# Poison regression or transform data

#### Csmithni

##### New Member
Hi all,

I’m trying to do some analysis of the extent to which private schools are located in poor rural districts in Uganda.

so far, I have done a poison regression with number of private schools on the left hand side and %district population living in poverty, % district population living in rural area, district school aged population and no of government schools on the right hand side.

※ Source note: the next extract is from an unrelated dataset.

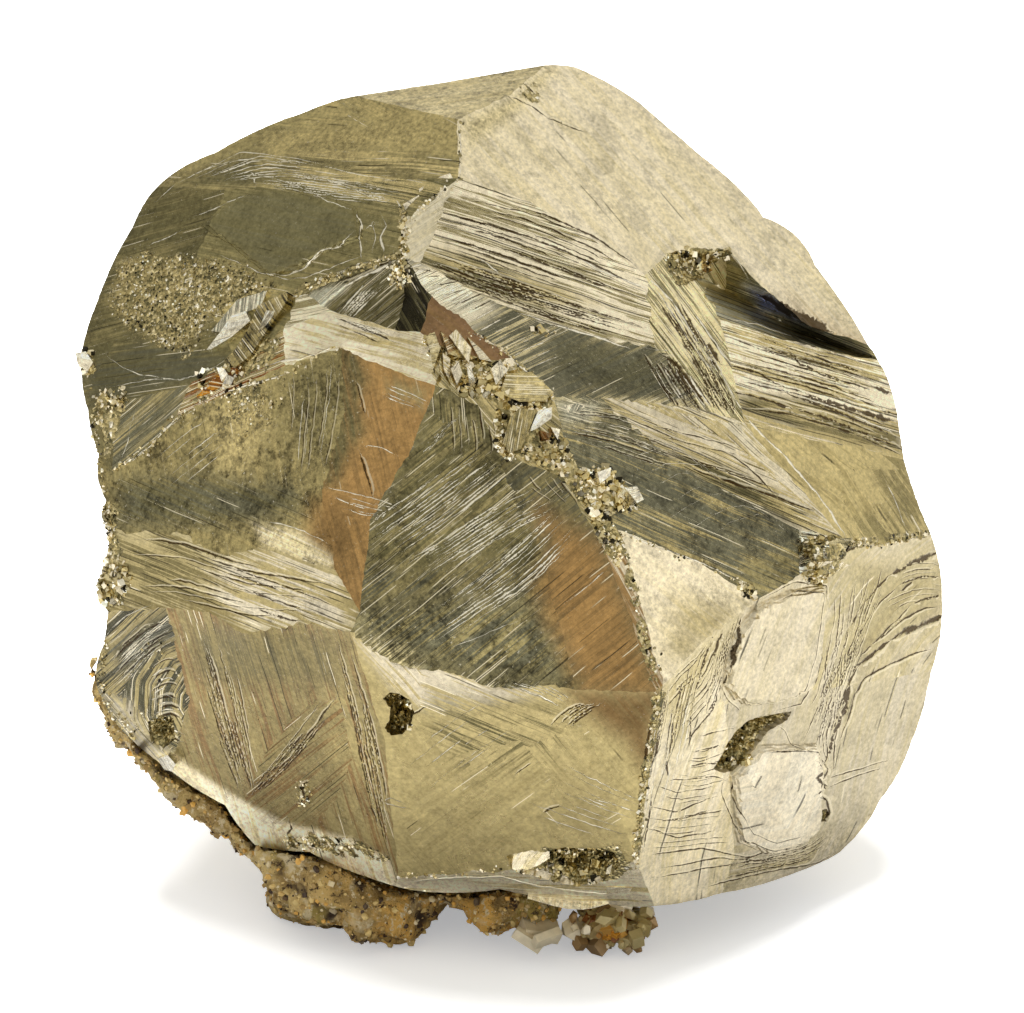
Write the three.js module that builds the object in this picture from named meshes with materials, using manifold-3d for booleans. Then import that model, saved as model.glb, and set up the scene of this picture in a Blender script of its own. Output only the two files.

ive chosen poison because the left hand variable is count data. Now I’m wondering would I be better to transform that variable into no of private schools per 1,000 school aged district population and use linear regression instead. I guess the main reason would be the easier interpretation of the coefficients. I’m very new to regression so would appreciate some advice. Should I be looking to do some test to see whether the transformed data would have a normal distribution?

#### hlsmith

##### Less is more. Stay pure. Stay poor.
General comments, an attribute of the Poisson distribution (regression) is that the mean and variance are equal. A basic rule is that if the mean count is 8 or larger for the dependent variable, Poisson reg may be approximated by the normal distribution. If you think about it, if you had a mean of 8 or more schools and its variance was 8, the standard deviation would be around 3 and around 99% of expected data would be above '0'. So worrying about impossible negative estimates would be almost moot and a linear regression model would be a reasonable alternative. Or, you can just use Poisson regression, why not just employ the appropriate model. Its selection though is heavily based on this disperse attribute I mentioned.

#### Csmithni

##### New Member
Thank you so much for your reply. The mean of private schools per district is 5.16 and the variance is 27.6 so perhaps I have missed a key point here. Would negative binomial regression be more appropriate here?

Perhaps!